* Directions for this task:
Look through the data below. Show each line where the string "Vector" occurs.

* Source material:
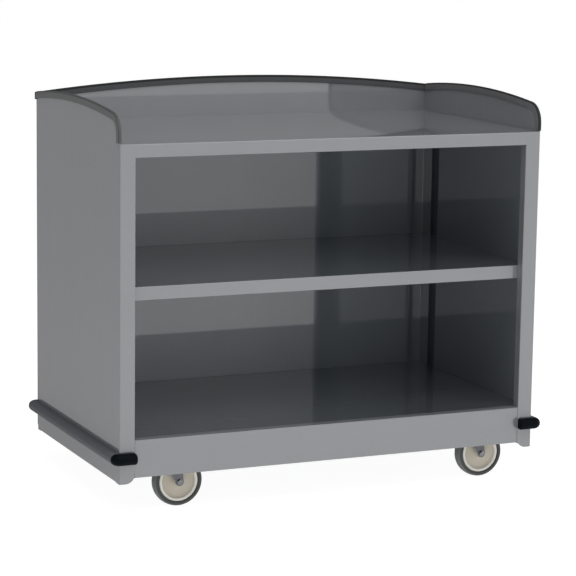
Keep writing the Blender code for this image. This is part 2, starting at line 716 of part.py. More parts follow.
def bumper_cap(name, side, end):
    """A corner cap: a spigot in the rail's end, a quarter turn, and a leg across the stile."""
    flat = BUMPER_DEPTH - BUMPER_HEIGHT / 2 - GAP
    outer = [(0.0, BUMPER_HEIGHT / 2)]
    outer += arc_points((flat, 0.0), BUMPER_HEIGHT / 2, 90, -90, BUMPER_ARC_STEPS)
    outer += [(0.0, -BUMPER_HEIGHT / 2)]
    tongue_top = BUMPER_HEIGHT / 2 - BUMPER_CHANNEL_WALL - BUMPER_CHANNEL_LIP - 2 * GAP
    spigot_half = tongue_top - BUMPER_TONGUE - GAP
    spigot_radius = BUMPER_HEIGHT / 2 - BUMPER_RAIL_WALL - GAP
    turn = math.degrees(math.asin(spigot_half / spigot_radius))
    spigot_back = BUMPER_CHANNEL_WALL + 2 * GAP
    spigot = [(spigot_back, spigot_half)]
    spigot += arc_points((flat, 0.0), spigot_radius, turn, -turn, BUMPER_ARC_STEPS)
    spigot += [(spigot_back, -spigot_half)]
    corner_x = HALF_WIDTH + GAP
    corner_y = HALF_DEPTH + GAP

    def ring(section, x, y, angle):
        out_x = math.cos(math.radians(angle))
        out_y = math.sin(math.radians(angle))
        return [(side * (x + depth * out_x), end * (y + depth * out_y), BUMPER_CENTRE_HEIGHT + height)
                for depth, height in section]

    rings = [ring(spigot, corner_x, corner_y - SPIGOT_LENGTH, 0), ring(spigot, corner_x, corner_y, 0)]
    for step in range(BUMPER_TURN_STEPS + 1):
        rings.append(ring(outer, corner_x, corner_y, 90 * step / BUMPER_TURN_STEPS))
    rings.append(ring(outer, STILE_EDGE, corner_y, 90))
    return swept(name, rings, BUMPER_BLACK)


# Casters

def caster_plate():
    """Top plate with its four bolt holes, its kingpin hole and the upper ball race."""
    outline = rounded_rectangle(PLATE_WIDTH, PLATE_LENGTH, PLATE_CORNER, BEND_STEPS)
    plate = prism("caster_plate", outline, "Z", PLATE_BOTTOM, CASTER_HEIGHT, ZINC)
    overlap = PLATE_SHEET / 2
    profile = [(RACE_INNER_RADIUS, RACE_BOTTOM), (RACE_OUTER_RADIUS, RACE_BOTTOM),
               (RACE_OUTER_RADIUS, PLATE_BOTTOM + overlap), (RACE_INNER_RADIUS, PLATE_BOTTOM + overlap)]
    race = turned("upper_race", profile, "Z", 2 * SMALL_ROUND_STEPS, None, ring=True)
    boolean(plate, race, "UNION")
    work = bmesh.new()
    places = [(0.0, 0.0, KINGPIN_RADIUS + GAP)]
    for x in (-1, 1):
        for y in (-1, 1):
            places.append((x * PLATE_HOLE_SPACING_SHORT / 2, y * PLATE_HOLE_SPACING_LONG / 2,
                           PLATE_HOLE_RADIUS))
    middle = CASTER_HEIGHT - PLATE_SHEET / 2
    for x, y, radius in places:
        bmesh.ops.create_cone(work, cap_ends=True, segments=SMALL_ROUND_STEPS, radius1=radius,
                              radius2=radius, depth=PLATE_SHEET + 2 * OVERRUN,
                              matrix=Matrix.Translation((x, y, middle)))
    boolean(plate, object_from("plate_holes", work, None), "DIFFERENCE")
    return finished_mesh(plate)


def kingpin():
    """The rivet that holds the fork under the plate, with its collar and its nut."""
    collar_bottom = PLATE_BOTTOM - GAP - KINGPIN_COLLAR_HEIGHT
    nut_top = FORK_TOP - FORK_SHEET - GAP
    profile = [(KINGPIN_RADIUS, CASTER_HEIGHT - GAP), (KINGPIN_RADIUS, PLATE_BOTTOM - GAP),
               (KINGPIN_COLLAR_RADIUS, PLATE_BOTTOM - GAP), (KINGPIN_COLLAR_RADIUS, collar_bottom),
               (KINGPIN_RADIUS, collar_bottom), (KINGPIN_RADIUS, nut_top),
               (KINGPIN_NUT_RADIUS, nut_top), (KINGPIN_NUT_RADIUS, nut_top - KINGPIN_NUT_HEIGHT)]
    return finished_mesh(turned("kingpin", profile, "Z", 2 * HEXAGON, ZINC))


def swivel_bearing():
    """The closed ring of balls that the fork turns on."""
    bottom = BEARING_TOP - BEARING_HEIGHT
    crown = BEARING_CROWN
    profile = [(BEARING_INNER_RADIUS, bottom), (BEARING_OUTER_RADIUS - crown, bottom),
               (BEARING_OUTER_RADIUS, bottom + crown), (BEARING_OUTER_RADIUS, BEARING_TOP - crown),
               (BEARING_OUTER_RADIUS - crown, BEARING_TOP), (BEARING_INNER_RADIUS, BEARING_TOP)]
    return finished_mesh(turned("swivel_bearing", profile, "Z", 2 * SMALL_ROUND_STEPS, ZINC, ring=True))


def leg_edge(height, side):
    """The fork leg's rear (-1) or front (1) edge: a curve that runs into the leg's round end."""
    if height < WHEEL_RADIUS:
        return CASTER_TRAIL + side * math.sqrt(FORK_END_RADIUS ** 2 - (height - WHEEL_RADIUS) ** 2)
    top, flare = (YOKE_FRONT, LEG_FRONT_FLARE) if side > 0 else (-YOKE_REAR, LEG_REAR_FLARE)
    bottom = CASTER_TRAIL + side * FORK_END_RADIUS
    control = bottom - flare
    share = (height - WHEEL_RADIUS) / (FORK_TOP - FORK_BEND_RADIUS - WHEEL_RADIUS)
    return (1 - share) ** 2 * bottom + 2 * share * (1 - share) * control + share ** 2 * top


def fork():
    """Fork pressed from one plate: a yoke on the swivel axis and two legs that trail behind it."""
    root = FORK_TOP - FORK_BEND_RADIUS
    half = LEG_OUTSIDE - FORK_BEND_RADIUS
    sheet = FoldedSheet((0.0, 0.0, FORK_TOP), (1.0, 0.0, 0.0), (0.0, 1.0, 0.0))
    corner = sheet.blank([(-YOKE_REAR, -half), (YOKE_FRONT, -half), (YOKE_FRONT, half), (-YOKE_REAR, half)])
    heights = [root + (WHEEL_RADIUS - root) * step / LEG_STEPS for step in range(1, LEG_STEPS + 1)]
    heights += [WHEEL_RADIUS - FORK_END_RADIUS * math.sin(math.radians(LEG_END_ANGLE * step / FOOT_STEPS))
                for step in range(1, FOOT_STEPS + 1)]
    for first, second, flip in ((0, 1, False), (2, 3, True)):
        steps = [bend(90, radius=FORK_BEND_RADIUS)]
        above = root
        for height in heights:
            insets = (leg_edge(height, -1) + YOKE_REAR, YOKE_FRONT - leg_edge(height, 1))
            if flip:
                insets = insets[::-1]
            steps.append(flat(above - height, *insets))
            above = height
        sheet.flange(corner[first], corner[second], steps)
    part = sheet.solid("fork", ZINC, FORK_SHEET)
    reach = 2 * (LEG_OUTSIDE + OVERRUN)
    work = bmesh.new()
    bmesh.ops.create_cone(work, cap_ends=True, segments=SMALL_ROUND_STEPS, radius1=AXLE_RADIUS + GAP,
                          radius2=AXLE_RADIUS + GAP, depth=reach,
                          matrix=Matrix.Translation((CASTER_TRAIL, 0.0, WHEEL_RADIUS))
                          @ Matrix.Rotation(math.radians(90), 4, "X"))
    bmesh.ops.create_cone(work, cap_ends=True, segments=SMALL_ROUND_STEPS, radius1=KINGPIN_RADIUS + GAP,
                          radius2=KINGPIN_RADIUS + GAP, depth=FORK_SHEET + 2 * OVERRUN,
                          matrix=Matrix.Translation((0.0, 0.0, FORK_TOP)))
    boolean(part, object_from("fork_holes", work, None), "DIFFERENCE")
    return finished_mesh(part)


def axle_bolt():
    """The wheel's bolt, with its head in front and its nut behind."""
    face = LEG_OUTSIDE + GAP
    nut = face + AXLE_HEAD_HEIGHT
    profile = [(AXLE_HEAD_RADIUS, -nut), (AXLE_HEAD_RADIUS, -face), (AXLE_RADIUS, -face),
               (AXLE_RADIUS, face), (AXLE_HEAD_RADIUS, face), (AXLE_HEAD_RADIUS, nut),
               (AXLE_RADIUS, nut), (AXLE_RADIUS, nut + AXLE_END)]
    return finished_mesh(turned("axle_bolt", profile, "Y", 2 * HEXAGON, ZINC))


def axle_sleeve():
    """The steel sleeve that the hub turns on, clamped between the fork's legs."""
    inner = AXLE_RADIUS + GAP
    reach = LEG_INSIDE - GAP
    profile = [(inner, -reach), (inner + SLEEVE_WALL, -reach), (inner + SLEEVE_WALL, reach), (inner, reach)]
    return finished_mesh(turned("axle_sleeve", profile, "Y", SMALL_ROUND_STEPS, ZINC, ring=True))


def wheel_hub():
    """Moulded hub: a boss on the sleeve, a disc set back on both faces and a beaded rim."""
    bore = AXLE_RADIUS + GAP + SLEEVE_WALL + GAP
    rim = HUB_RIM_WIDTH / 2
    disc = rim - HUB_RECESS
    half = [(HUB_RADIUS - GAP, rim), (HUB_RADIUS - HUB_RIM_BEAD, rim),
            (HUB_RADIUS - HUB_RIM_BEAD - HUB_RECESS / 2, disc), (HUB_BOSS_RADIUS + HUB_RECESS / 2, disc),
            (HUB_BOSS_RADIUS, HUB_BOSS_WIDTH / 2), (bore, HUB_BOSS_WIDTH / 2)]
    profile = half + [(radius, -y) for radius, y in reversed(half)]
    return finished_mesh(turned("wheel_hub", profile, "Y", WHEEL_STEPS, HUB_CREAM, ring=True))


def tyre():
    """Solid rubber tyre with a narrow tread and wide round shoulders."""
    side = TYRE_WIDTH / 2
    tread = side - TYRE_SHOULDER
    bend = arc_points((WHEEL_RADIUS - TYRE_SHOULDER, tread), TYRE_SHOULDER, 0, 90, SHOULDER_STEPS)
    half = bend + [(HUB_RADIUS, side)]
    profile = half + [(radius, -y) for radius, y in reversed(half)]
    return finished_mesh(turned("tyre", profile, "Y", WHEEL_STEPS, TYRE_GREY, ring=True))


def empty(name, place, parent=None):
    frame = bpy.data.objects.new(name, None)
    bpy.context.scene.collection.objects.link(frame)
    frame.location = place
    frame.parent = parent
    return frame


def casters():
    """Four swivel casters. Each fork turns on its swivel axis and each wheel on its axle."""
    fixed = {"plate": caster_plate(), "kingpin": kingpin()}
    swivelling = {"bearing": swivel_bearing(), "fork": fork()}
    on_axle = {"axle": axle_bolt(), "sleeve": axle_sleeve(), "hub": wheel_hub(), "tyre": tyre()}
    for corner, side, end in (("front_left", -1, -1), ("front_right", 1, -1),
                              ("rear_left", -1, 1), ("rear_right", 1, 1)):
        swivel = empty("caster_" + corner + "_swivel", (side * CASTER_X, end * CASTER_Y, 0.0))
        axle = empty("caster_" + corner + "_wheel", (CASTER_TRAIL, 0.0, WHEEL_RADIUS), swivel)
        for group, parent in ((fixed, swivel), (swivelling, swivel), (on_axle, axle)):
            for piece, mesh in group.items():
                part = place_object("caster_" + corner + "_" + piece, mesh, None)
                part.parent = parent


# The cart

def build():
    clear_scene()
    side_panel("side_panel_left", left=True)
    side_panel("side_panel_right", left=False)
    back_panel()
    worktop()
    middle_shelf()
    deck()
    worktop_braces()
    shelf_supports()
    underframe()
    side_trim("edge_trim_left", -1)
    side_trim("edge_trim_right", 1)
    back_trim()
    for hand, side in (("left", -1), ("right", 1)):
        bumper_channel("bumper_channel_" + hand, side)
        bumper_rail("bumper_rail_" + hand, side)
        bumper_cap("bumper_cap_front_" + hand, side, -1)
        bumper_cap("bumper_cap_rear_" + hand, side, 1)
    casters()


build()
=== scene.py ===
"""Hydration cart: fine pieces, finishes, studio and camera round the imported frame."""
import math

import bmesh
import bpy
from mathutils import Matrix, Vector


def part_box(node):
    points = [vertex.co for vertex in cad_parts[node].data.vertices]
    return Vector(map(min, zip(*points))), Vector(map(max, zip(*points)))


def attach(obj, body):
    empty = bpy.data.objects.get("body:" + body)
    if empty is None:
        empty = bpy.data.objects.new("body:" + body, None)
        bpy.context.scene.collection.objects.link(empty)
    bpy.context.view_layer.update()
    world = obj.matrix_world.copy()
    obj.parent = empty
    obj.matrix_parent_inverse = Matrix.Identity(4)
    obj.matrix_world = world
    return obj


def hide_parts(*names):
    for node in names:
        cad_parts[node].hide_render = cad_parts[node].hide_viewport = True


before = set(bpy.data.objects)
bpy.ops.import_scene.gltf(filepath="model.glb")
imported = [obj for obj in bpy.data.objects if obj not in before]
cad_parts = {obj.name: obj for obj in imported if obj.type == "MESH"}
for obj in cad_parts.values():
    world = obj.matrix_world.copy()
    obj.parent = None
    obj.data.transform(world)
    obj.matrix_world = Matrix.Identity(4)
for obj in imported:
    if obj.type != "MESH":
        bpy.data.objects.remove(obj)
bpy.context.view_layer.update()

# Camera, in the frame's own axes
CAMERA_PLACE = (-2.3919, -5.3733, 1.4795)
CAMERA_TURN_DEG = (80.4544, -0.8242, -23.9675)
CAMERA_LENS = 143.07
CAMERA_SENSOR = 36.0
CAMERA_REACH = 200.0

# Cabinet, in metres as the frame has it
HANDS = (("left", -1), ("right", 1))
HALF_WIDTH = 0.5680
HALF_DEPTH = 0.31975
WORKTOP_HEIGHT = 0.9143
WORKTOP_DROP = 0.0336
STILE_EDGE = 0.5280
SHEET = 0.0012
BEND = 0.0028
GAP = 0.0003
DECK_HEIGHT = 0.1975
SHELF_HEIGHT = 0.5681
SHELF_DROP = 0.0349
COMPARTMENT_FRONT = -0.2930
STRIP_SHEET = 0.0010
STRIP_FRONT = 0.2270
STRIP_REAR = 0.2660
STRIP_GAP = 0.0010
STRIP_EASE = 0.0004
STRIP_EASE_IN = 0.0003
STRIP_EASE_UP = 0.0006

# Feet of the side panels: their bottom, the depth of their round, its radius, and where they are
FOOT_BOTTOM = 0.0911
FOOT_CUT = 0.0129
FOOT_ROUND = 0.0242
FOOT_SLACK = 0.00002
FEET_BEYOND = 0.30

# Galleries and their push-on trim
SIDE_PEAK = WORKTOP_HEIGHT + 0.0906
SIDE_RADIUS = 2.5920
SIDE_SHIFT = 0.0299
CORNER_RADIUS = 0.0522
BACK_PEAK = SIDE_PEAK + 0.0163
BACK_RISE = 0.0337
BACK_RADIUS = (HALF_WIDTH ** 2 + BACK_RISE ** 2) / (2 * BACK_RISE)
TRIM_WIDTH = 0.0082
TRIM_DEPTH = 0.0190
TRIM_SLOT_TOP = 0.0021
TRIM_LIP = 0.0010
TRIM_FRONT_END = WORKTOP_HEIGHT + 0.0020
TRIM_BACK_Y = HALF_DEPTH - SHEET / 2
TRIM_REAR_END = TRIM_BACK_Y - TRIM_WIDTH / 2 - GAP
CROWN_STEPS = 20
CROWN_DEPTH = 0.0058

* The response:
from mathutils import Matrix, Vector
    return Vector(map(min, zip(*points))), Vector(map(max, zip(*points)))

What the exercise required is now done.